Pulitzer Prize, Fiction, 2013

An epic novel and a thrilling literary discovery, The Orphan Master’s Son follows a young man’s journey through the icy waters, dark tunnels, and eerie spy chambers of the world’s most mysterious dictatorship, North Korea.

Pak Jun Do is the haunted son of a lost mother - a singer “stolen” to Pyongyang - and an influential father who runs Long Tomorrows, a work camp for orphans. There the boy is given his first taste of power, picking which orphans eat first and which will be lent out for manual labor. Recognized for his loyalty and keen instincts, Jun Do comes to the attention of superiors in the state, rises in the ranks, and starts on a road from which there will be no return.

Considering himself “a humble citizen of the greatest nation in the world,” Jun Do becomes a professional kidnapper who must navigate the shifting rules, arbitrary violence, and baffling demands of his Korean overlords in order to stay alive. Driven to the absolute limit of what any human being could endure, he boldly takes on the treacherous role of rival to Kim Jong Il in an attempt to save the woman he loves, Sun Moon, a legendary actress “so pure, she didn’t know what starving people looked like.”

Part breathless thriller, part story of innocence lost, part story of romantic love, The Orphan Master’s Son is also a riveting portrait of a world heretofore hidden from view: a North Korea rife with hunger, corruption, and casual cruelty but also camaraderie, stolen moments of beauty, and love. A towering literary achievement, The Orphan Master’s Son ushers Adam Johnson into the small group of today’s greatest writers.
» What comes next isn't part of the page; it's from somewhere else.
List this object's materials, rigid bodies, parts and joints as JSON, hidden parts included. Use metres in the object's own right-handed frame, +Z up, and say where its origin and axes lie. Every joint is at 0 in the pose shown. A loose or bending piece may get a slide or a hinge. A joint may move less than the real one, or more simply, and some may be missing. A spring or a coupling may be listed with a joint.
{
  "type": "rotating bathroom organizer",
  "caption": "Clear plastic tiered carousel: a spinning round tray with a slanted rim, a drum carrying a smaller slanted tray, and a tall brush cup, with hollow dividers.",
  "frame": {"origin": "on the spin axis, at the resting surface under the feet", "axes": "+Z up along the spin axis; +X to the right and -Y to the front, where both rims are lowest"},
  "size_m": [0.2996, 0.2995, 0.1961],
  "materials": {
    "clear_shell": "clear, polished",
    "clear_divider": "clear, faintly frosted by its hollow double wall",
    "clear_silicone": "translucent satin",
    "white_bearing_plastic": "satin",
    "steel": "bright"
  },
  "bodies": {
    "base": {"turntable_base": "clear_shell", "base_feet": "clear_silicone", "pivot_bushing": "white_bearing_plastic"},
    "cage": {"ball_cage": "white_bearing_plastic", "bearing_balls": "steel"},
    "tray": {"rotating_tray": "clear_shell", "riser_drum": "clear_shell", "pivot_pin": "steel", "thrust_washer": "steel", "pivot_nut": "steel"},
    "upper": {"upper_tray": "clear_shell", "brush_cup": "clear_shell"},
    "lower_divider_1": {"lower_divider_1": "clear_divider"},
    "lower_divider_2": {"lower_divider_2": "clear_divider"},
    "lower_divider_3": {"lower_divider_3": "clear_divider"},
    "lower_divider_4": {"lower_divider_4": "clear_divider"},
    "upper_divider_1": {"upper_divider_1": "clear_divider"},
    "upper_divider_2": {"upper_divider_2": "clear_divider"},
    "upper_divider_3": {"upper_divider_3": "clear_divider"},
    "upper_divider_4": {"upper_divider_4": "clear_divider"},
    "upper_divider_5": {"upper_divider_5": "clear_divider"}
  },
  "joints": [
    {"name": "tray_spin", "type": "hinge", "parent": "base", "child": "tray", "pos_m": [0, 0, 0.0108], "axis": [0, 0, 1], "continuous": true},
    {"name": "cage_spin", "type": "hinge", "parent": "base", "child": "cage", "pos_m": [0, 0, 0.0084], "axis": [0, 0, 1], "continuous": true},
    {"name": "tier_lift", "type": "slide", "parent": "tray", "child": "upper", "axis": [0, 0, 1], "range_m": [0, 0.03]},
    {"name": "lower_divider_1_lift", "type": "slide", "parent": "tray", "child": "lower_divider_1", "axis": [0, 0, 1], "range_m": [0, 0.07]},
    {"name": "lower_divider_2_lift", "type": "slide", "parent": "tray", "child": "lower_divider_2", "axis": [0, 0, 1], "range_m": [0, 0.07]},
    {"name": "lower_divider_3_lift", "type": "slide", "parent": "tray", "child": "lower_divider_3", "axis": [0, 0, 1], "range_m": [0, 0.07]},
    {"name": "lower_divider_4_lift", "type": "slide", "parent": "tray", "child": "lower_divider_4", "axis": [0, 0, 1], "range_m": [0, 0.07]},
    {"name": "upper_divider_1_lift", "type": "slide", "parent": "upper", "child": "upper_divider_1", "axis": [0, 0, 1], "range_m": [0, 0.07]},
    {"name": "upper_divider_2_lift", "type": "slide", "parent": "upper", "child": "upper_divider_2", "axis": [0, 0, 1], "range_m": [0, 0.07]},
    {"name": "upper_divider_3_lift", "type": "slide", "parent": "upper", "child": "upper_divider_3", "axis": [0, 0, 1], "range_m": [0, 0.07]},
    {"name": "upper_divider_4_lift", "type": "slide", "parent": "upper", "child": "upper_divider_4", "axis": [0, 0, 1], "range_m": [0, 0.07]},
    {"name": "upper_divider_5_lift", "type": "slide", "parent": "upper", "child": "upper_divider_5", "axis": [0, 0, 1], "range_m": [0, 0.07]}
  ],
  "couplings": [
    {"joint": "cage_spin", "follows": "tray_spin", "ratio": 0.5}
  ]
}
From the Hardcover edition.

©2011 Adam Johnson (P)2011 Random House Audio

Critic reviews

  • Winner of the 2013 Pulitzer Prize for Fiction
“An addictive novel of daring ingenuity, a study of sacrifice and freedom in a citizen-eating dynasty, and a timely reminder that anonymous victims of oppression are also human beings who love - The Orphan Master’s Son is a brave and impressive book.” (David Mitchell, author of The Thousand Autumns of Jacob de Zoet)
“I’ve never read anything like it. This is truly an amazing reading experience, a tremendous accomplishment. I could spend days talking about how much I love this book. It sounds like overstatement, but no. The Orphan Master’s Son is a masterpiece.” (Charles Bock, author of Beautiful Children)
“Adam Johnson has pulled off literary alchemy, first by setting his novel in North Korea, a country that few of us can imagine, then by producing such compelling characters, whose lives unfold at breakneck speed. I was engrossed right to the amazing conclusion. The result is pure gold, a terrific novel.” (Abraham Verghese, author of Cutting for Stone)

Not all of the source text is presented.